Goal:
Find the lines holding the word "scene" and collect them.
··· Data in this exercise ···
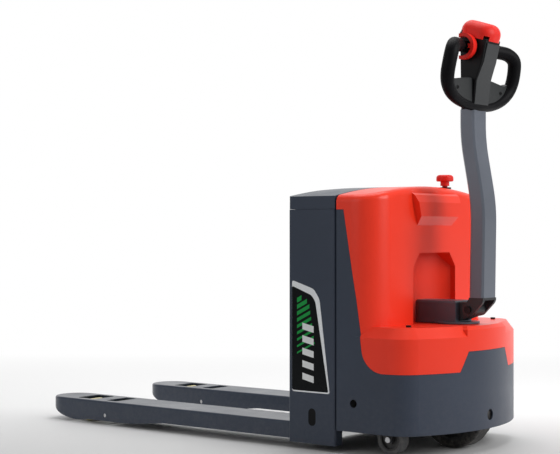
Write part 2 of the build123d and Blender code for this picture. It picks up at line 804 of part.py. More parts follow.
def make_head_body():
    outline = [back_foot, (-507, head_bottom), (-511, 1110), (-518, 1177), (-541, 1237),
               head_top_front, head_top_back]
    head = prism_x(outline, -head_half_width, head_half_width)
    head = fillet(head.edges().filter_by(
        lambda e: abs(abs(e.center().X) - head_half_width) < 0.1), 5)
    for place in button_places:
        head -= back_panel(*place) * Cylinder(button_radius + button_gap, 21)
    return head


button_radius = 8
button_height = 11
button_places = [(0, 1150), (-20, 1215), (20, 1215)]
back_foot = (-462, head_bottom)
back_lean = math.degrees(math.atan2(head_top_back[0] - back_foot[0],
                                    head_top_back[1] - back_foot[1]))


def back_panel(x, z):
    y = back_foot[0] + (head_top_back[0] - back_foot[0]) * (z - back_foot[1]) / (
        head_top_back[1] - back_foot[1])
    return Pos(x, y, z) * Rot(-90 - back_lean, 0, 0)


def make_button(index):
    stalk = Cylinder(button_radius, button_height)
    stalk = fillet(stalk.edges().sort_by(Axis.Z)[-1:], 2)
    return back_panel(*button_places[index]) * Pos(0, 0, -0.5) * stalk


def make_belly_button():
    cap = Box(cap_width, cap_length, cap_height)
    cap = fillet(cap.edges().filter_by(Axis.Z), 42)
    cap = fillet(cap.faces().sort_by(Axis.Z)[-1].edges(), 34)
    depth = cap_skirt + cap_travel + 0.8
    cap -= Pos(0, 0, (depth - cap_height) / 2) * Box(2 * head_half_width + 1, cap_length - 12, depth)
    return cap_plane * Pos(0, 0, cap_height / 2 - cap_skirt) * cap


def grip_path():
    y, z = paddle_axis
    start = head_half_width + paddle_width + 3
    return FilletPolyline((start, y, z), (118, y - 4, z + 1), (grip_reach - 6, -526, 1272),
                          (grip_reach, -508, 1180), (150, -492, 1118),
                          (head_half_width - 2, -486, 1100), radius=38)


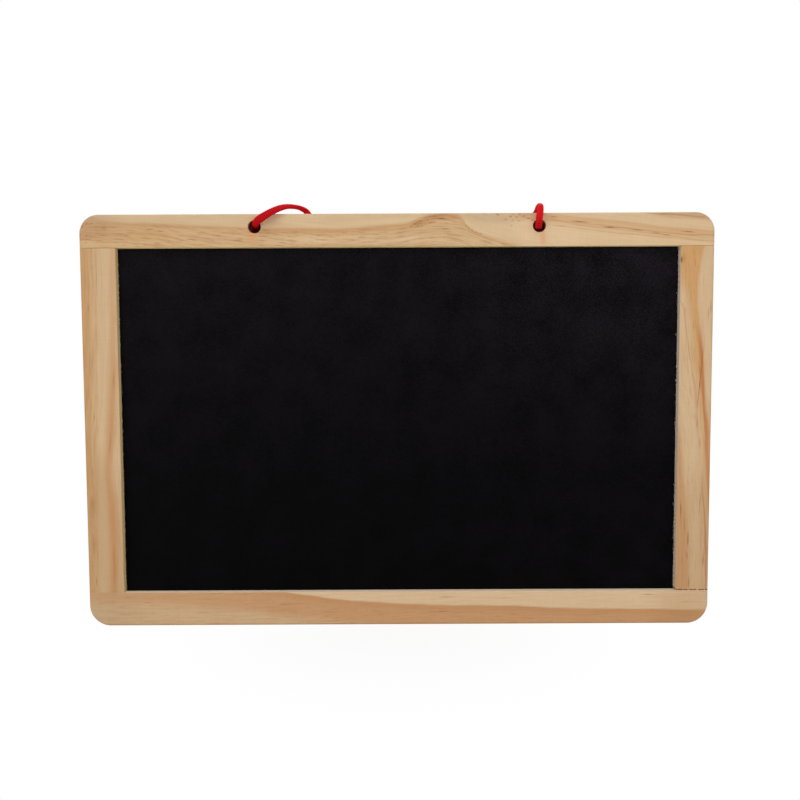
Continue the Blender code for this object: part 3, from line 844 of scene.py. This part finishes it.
def hole_cutter(centre):
    """A drill's shape, with the slightly broken rim that it leaves at both faces."""
    bm = bmesh.new()
    half = board_thickness / 2
    stations = [(-half - overrun, hole_flare), (-half, hole_flare), (-half + hole_flare, 0),
                (half - hole_flare, 0), (half, hole_flare), (half + overrun, hole_flare)]
    rings = []
    for y, flare in stations:
        ring = []
        for step in range(hole_steps):
            angle = 2 * math.pi * step / hole_steps
            across, up = math.cos(angle), math.sin(angle)
            ragged = hole_raggedness * noise.noise(Vector((across, up, centre.x)) * ragged_scale)
            reach = hole_diameter / 2 + flare * (1 + ragged)
            ring.append(bm.verts.new((centre.x + reach * across, y, centre.z + reach * up)))
        rings.append(ring)
    for low, high in zip(rings, rings[1:]):
        for step in range(hole_steps):
            after = (step + 1) % hole_steps
            bm.faces.new((low[step], low[after], high[after], high[step]))
    bm.faces.new(rings[0])
    bm.faces.new(rings[-1])
    for face in bm.faces:
        face.material_index = 1 if abs(face.calc_center_median().y) < half - hole_flare else 0
    bmesh.ops.recalc_face_normals(bm, faces=bm.faces)
    return bm


def stile(name, width, x_outer, inward, material, worn=False):
    """A stile with a stub tenon at each end, eased outer edges and a groove at its inner edge. A worn
    one has lost its lower front corner and some chips beside it, and its groove has planer marks."""
    half = board_thickness / 2
    slot = groove_width / 2
    x_inner = x_outer + inward * width
    outline = arc((edge_round, half - edge_round), edge_round, 180, 90, edge_steps)
    outline += [(width - arris_size, half), (width, half - arris_size), (width, slot)]
    outline += [(width - groove_depth, slot), (width - groove_depth, -slot)]
    outline += [(width, -slot), (width, arris_size - half), (width - arris_size, -half)]
    outline += arc((edge_round, edge_round - half), edge_round, 270, 180, edge_steps)
    low = bottom_rail_width + shoulder_gap
    high = board_height - top_rail_width - shoulder_gap
    foot = low - tenon_length
    head = high + tenon_length
    bm = prism([(x_outer + inward * x, y, foot) for x, y in outline], (0, 0, head - foot))
    member = new_object(name, mesh_from(name, bm), material)
    cutters = [
        box_cutter((x_outer - inward * overrun, side * tenon_thickness / 2, start),
                   (x_inner + inward * overrun, side * (half + overrun), end))
        for side in (-1, 1) for start, end in ((foot - overrun, low), (high, head + overrun))]
    if worn:
        # The corner's outline lies outward from the inner edge, and up from the stile's foot
        radius = worn_corner_radius
        corner = [(-overrun, radius)] + arc((radius, radius), radius, 180, 270, worn_corner_steps)
        corner += [(radius, -overrun), (-overrun, -overrun)]
        cutters.append(prism([(x_inner - inward * x, -half - overrun, low + z) for x, z in corner],
                             (0, half + overrun - slot, 0)))
        cutters += [
            box_cutter((x_inner - inward * start, -half - overrun, low - overrun),
                       (x_inner - inward * end, chip_depth - half, low + chip_height))
            for start, end in chips]
    take_away(member, cutters)
    finish_wood(member, x_outer, [(2, low, high, chatter_cut if worn else long_cut)])
    if worn:
        chatter(member, x_inner, inward)
    return member


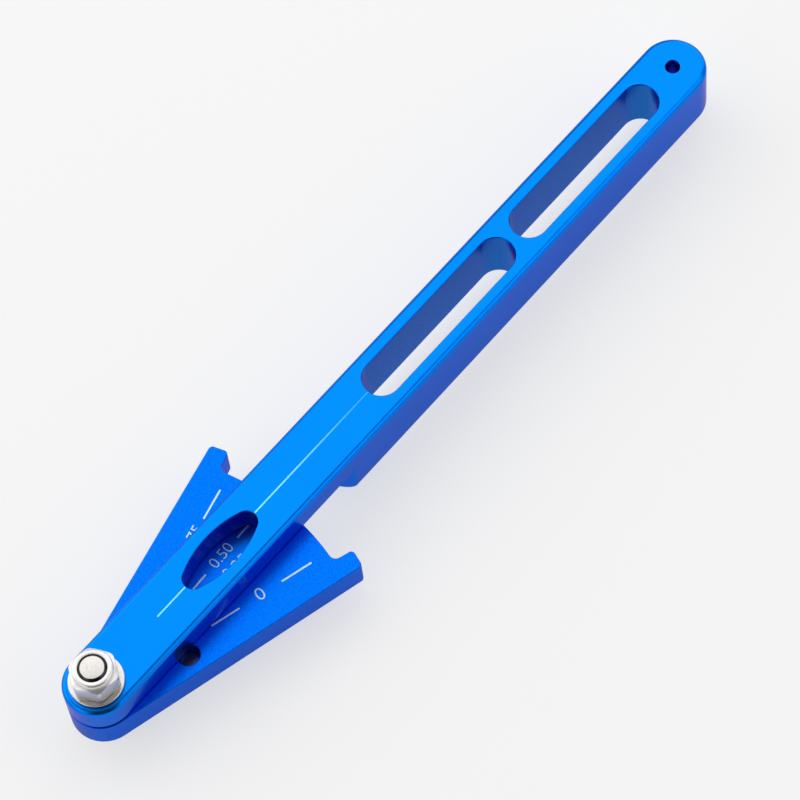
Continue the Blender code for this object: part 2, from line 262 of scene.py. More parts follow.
def turned_steel(name, axis_at, colour, dark_colour, roughness, ring_size, metal=1.0, thread=None):
    """Steel with fine turning rings about an upright axis; past the thread's root it is painted dark
    as shade.
    """
    material, tree, shader = blank_material(name, Metallic=metal)
    centred = Wire.node(tree, "ShaderNodeMapping", {"vector_type": "POINT"},
                        {"Vector": object_place(tree), "Location": tuple(-Vector(axis_at))})
    flat = Wire.node(tree, "ShaderNodeVectorMath", {"operation": "MULTIPLY"},
                     {0: centred, 1: (1.0, 1.0, 0.0)})
    radius = Wire.node(tree, "ShaderNodeVectorMath", {"operation": "LENGTH"}, {0: flat}, "Value")
    height = Wire.node(tree, "ShaderNodeSeparateXYZ", None, {0: centred}, output="Z")
    across = Wire.node(tree, "ShaderNodeCombineXYZ", None, {"X": radius, "Y": height * 0.5})
    rings = noise(tree, across, ring_size, detail=2.0)
    spots = noise(tree, centred, SPOT_SIZE, detail=3.0)
    shade = (ramp(rings, 0.3, 0.75) + ramp(spots, 0.35, 0.75)) * STEEL_SHADE
    finish = blend_colours(shade, colour, dark_colour)
    # Painted shade: past the thread's root and above the plate's foot, the bolt is painted almost
    # black for the shadow in its thread.
    if thread:
        root, start = thread
        thread_shade_mask = ramp(radius, root, root + 0.05 * MM) * ramp(height, start, start + 0.1 * MM)
        finish = blend_colours(thread_shade_mask, finish, PAINTED_THREAD_SHADE)
    feed(shader, "Base Color", finish)
    feed(shader, "Roughness", rings * RING_ROUGHNESS + (roughness - RING_ROUGHNESS / 2))
    bump(shader, rings + spots * 0.5, RING_DEPTH)
    return material


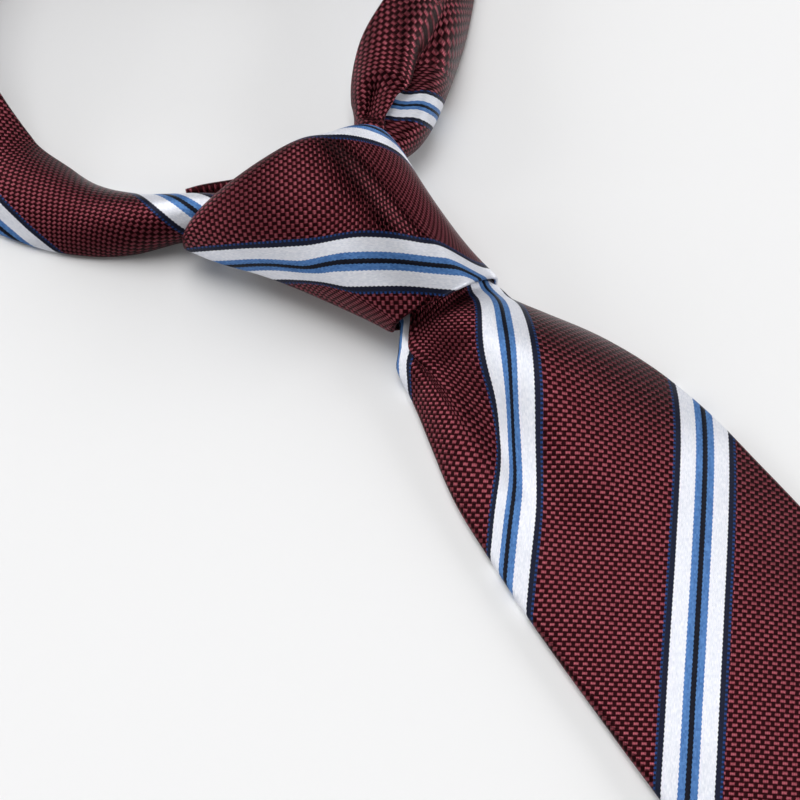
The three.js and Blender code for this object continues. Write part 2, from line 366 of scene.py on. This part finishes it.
···
Answer to this task:
Continue the Blender code for this object: part 3, from line 844 of scene.py. This part finishes it.
Continue the Blender code for this object: part 2, from line 262 of scene.py. More parts follow.
The three.js and Blender code for this object continues. Write part 2, from line 366 of scene.py on. This part finishes it.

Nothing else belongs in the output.